Rechtsanwalt Kaleck
Göttingen, den 20.11.2003
Sehr geehrter Herr Rechtsanwalt Kaleck,
die Beendigung der Straflosigkeit für schwerste Menschenrechtsverletzungen gehört zu den vordringlichen Anliegen der Menschenrechtsarbeit der deutschen Bundesregierung sowie anderer Regierungen der Europäischen Union. Daher setzten sich diese Staaten sowie zahllose Menschenrechtsorganisationen in aller Welt auch engagiert für die Schaffung des im Jahr 2002 eingerichteten internationalen Strafgerichtshofes ein. Leider kann der Strafgerichtshof nur Straftaten ahnden, die seit dem Juli 2002 begangen wurden. Viele schwere Menschenrechtsverletzungen, die im letzten Jahrzehnt in der Volksrepublik China verübt wurden, können nicht geahndet werden, weil der Strafgerichtshof nicht dazu befugt ist, schwere Menschenrechtsverletzungen zu ahnden, die vor dem Inkrafttreten seines Statutes verübt wurden.

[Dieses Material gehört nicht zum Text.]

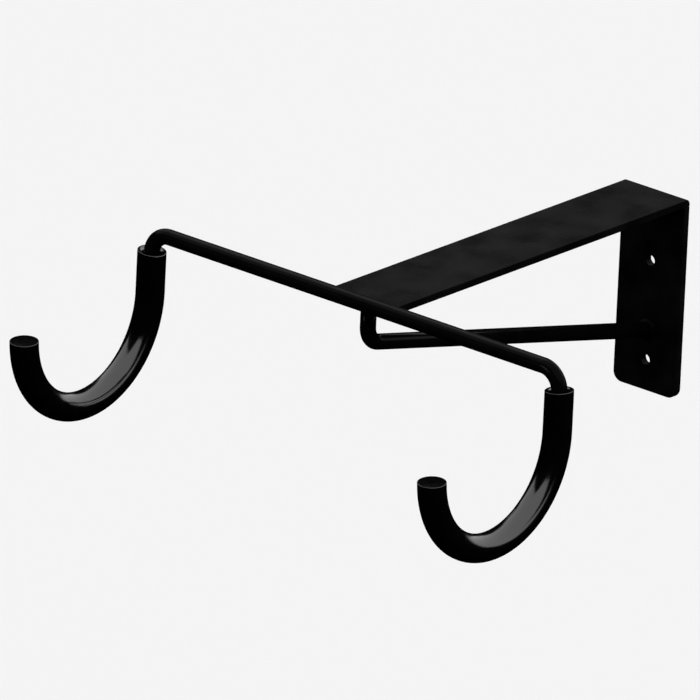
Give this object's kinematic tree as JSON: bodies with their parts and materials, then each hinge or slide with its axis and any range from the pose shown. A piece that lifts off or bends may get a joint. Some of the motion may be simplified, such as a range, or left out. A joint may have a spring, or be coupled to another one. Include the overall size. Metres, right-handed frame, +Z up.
{
  "type": "bicycle wall rack",
  "caption": "Black steel wall rack for a bicycle: a braced flat arm on a screwed wall plate carries a bent-rod crossbar whose J hooks wear soft closed sleeves.",
  "frame": {"origin": "middle of the wall plate's back face, which is the face against the wall", "axes": "+Z up, +Y into the wall, +X to the right for someone facing the wall; the rack reaches out along -Y and is a mirror image of itself about X = 0"},
  "size_m": [0.344, 0.4129, 0.1355],
  "materials": {
    "black_coat": "satin black powder coat",
    "black_vinyl": "glossy soft black vinyl",
    "coated_weld": "rippled weld bead under satin black powder coat"
  },
  "bodies": {
    "root": {"arm": "black_coat", "wall_plate": "black_coat", "brace_rod": "black_coat", "hook_rod": "black_coat", "hook_sleeve_left": "black_vinyl", "hook_sleeve_right": "black_vinyl", "weld_arm_to_plate": "coated_weld", "weld_hooks_top": "coated_weld", "weld_hooks_under": "coated_weld", "weld_brace_to_arm": "coated_weld", "weld_brace_to_plate": "coated_weld"}
  },
  "joints": []
}
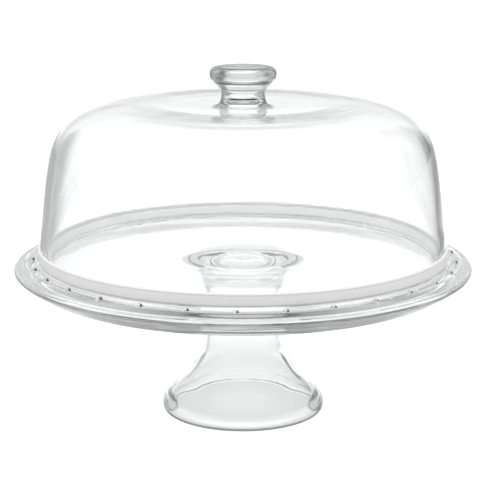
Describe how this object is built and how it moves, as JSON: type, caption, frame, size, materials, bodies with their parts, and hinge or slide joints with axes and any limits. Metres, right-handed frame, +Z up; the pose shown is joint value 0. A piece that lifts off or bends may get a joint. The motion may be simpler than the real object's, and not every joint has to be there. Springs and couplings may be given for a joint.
{
  "type": "footed cake stand with dome cover",
  "caption": "Clear glass cake stand: round plate on a hollow trumpet foot, with a lift-off glass dome cover that has a solid knob and a plastic rim ring.",
  "frame": {"origin": "on the axis of the stand at table level, which is the centre of the bottom of the foot and of the whole object's box", "axes": "+Z up along the axis of the plate, foot, dome and knob; the object is round, so +X and +Y are free and the front of the picture is -Y"},
  "size_m": [0.325, 0.325, 0.2482],
  "materials": {
    "stand_glass": "clear pressed glass with a faint cool grey tint, fire-polished, slightly wavy",
    "cover_glass": "clear pressed glass, fire-polished, slightly wavy",
    "rim_plastic": "whitish translucent moulded plastic, satin"
  },
  "bodies": {
    "stand": {"plate": "stand_glass", "pedestal_foot": "stand_glass"},
    "ring": {"rim_ring": "rim_plastic"},
    "dome": {"dome_shell": "cover_glass", "dome_knob": "cover_glass"}
  },
  "joints": [
    {"name": "cover_lift", "type": "slide", "parent": "stand", "child": "ring", "axis": [0, 0, 1], "range_m": [0, 0.15]},
    {"name": "dome_out_of_ring", "type": "slide", "parent": "ring", "child": "dome", "axis": [0, 0, 1], "range_m": [0, 0.03]}
  ]
}
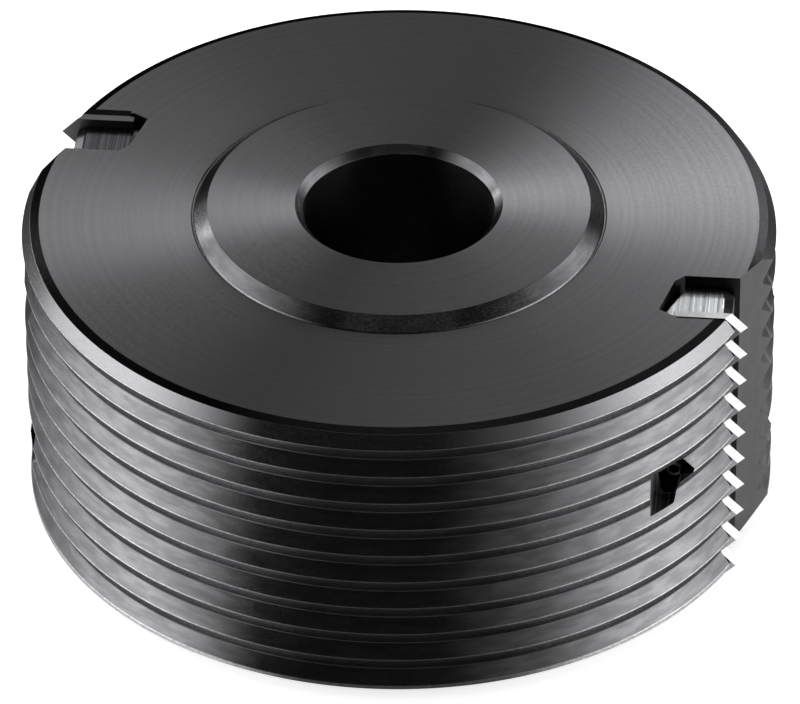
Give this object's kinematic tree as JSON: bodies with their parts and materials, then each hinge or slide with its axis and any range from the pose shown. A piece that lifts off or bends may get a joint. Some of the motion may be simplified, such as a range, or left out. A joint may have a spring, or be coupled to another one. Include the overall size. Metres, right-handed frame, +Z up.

Mit größter Besorgnis verfolgt die Gesellschaft für bedrohte Völker die anhaltende Verfolgung von Angehörigen der Meditationsgruppe Falun Gong, von Tibetern, Ulguren, Katholiken und Protestanten sowie von Anhängern der chinesischen Demokratiebewegung, die verfolgt werden, weil sie ihre verfassungsmäßig garantierten Rechte öffentlich einfordern. Diese Verfolgung ist staatlich zentral gelenkt und geschieht auf Anordnung der Staats- und Parteiführung. Es ist also nicht die Willkür einzelner Sicherheitsbeamter, die für die Verfolgung von chinesischen Staatsbürgern aufgrund religiöser Überzeugung, ethnischer Abstammung oder politischer Übersetzung verantwortlich ist, sondern die führenden Vertreter von Partei und Staat.
In der Volksrepublik China gibt es zur Zeit keine Perspektiven für die Schaffung eines Rechtsstaates, der dem einzelnen Bürger ermöglicht, gegen Rechtsverletzungen von Sicherheitskräften und anderen staatlichen Organen Erfolg versprechend juristisch vorzugehen. So ist die internationale Gemeinschaft dazu aufgerufen, alle juristischen Möglichkeiten zu nutzen, um Straflosigkeit in der Volksrepublik China zu beenden. Daher begrüßt die Gesellschaft für bedrohte Völer außerordentlich jede Initiative, die darauf abzielt, die individuelle Strafbarkeit auch ehemaliger Machthaber in der Volksrepublik China zu prüfen. Die Einreichung einer Strafanzeige gegen Chinas ehemaligen Staatspräsidenten Jiang Zemin ist ein bedeutender Schritt im Kampf gegen die Straflosigkeit in der Volksrepublik China. Vergeblich bemühten uns im April 2002, den damals noch amtierenden Staatspräsidenten Jiang Zemin bei seinem letzten Staatsbesuch in Deutschland juristisch zur Rechenschaft zu ziehen. Damals begründete die Generalbundesanwaltschaft ihre abschlägige Reaktion auf unsere Strafanzeige mit dem diplomatischen Status des Besuchers. Inzwischen amtiert reine neue politische Führung in der Volksrepublik China, die die unter Staats- und Parteichef Jiang Zemin entwickelte Repression fortführt. Wir begrüßen daher ausdrücklich die Einreichung einer Strafanzeige gegen Jiang Zemin, da sie mit dazu beitragen könnte, schwere Verbrechen gegen die Menschlichkeit juristisch zu ahnden.